Vlogger Sanne Vliegenthart, of Books & Quills, films with a Canon EOS 250D DLSR with a range of EF lenses; Ellie Spigariol, who vlogs as doyouknowellie, uses the compact Canon PowerShot G7 X Mark II for its ease of use and portability; while fashion vlogger Joel Gallucks shoots on the mirrorless Canon EOS M50 with its interchangeable lenses. Steve was filming with the Canon EOS C300 Mark II, the Cinema EOS System camera he uses for the majority of his corporate travel and lifestyle work, as he knew it would give him the most flexibility when it came to matching colours with footage from the vloggers' cameras.
Steve went through the profiles of each camera to find a picture style that was a good match. "I went with the Wide DR setting," he says. "It wasn't exactly the same across all the cameras, but it was the closest for a consistent look. And it looks great in-camera, so we didn't have to do too much in post-processing. We were shooting at a medium bit rate of 50Mbps, and the footage was fantastic."

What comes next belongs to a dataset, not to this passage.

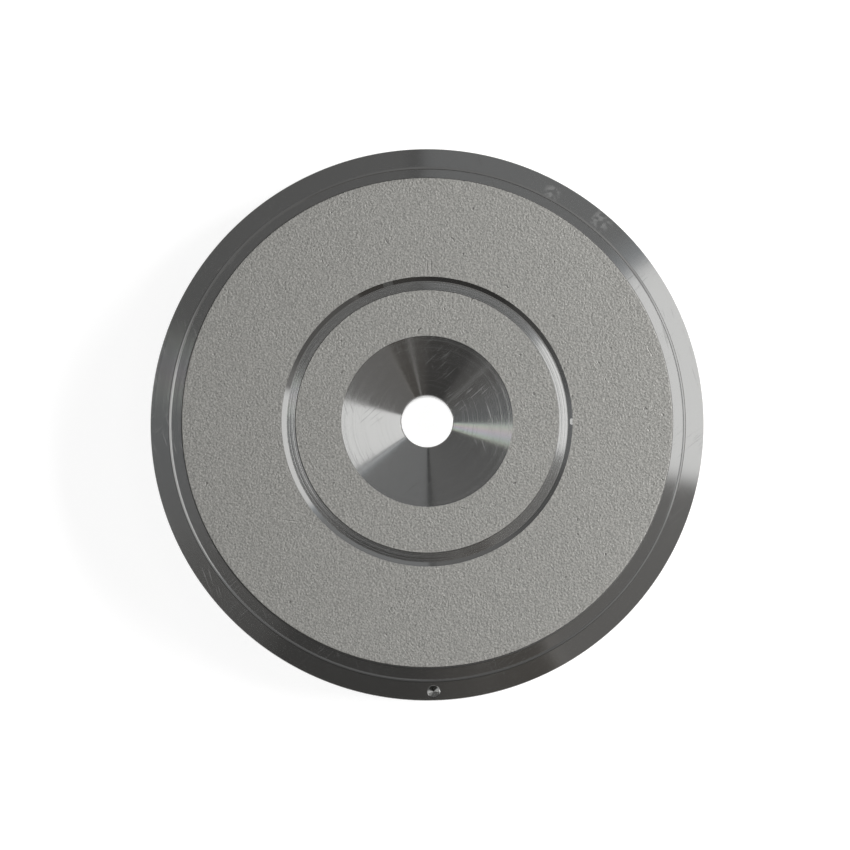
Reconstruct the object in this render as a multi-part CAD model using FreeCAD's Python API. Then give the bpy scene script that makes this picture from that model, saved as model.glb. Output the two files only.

With the technical details set, the main challenge was finding a way to work in the same locations as the vloggers. "Shooting outside was pretty straightforward – Ellie only shot in available light, so we did too," Steve continues. "For the other shoots, the biggest issue was managing the light within a limited space. Sanne and Joel mostly shoot in their rooms, so I was using available light, but it was about making that work when I pulled back to show the space they were in. Having a large lens selection on the cinema camera helps a lot."
Steve decided to use the Super35mm Canon EOS C300 Mark II with a range of Canon Cine Primes and a couple of EF lenses. "The Canon EOS C300 Mark II has built-in ND filters for extra exposure control and better audio than smaller cameras," he says. "It's compact, versatile and easy to use. You don't need a big rig on it, it has a side handle grip and the menus are quick and easy to run through, so it's ideal if you have to move quickly between locations or shoot in fading light."
Steve used to shoot with earlier Cinema EOS models, but he loves the higher frame rates that the newer model offers. "With the Canon EOS C300 Mark II, you can shoot in higher frame rates in better quality, but the camera isn’t any bigger and it’s still compact and easy to use,” he says.
Steve shoots much of his footage at 50 frames per second (fps), so he can use it in real time or slow it down to half speed if necessary. "I stick to the 180-degree shutter speed rule to keep a nice amount of motion blur," he explains. "If you shoot at 25fps you eradicate the option for slow motion. If you run 50fps footage in real time, you will have a sharper image, so I add some motion blur in post-processing, editing in Adobe Premiere Pro CC."
Slow-motion can also be used to mask slight wobbles in hand-held footage. And his secret for keeping things as solid as possible when shooting off the tripod? "A steady hand!" he laughs. "When I frame up, I make sure any movement I'm putting in is controlled. Shooting at 50fps means you can smooth out all the bumps and shakes when you slow it down. I rarely use the camera on my shoulder, I tuck it under my right arm and use the handle to lock my elbow into my hips."
Given that he loves the flexibility and speed of handheld shooting, it may come as a surprise that Steve prefers the manual focus Canon Cine Prime lenses to the EF lenses with advanced Dual Pixel CMOS Autofocus. He shot most of the project on the CN-E35mm T1.5 L F, CN-E50mm T1.3 L F and CN-E85mm T1.3 L F lenses, because he just adores the look he gets from them.
He says, "The biggest advantage is the very fast maximum f-stop. With the camera's built-in ND you can open the lenses up and get a beautifully shallow depth of field. I wanted to keep everything super-soft and super-cinematic. I find the cine lenses flare better, and are a bit softer and milkier than the DSLR lenses – filmic rather than digital."
To keep everything in focus, even when hand-held, Steve used the peaking mode on the Canon EOS C300 Mark II. "It's really good. I always have a manual, hand follow-focus on the rails in the base plate, and use the peaking to make sure it's sharp," he says. "And the manual gearing feel of the cine lenses is really nice. The focus guide is a benefit, but sometimes you don't want the subject in focus all the time – it's nice to pull it in and out. I find full manual better for ultimate control."
Steve used the Canon EF 100mm f/2.8L Macro IS USM lens for super-detailed product shots during the vloggers' film, and the Canon EF 70-200mm f/2.8L USM zoom for long shots when the 85mm wasn't tight enough. He controlled both manually and found it very easy to colour match the Canon EF lenses to the Cine Primes. "With Canon lenses, there's not that much between them. With other lenses, you may get into colour shifts," he says.
It's this intimate working knowledge of the Canon system that helps Steve work so effectively. And his experience with the Canon EOS C300 Mark II in so many different situations demonstrates just how versatile it can be.
"For the vloggers' shoots, we had a 7-inch external monitor on a BNC cable for the director to oversee exactly what I was doing," he says. "I never feel the need to use an external monitor. I use the in-camera waveform to expose because it's really accurate. If it's really bright, I use the built-in eyepiece.
"We record to the camera's CFast 2.0 memory cards rather than an external recorder. I try not to keep too much footage on one card, so I do a backup to two drives when we change location."
A final benefit of using the Canon EOS C300 Mark II for such high-pressure shoots is the quality and flexibility of the audio. "Although much of the final audio on this film was done as voiceover, we used a shotgun mic on camera and on a boom for the inside shots," says Steve. "The internal recording quality is great, as long as you have a decent camera-mounted mic. The dials to adjust your audio are super-easy to use. In fact, the whole camera is super-easy to use."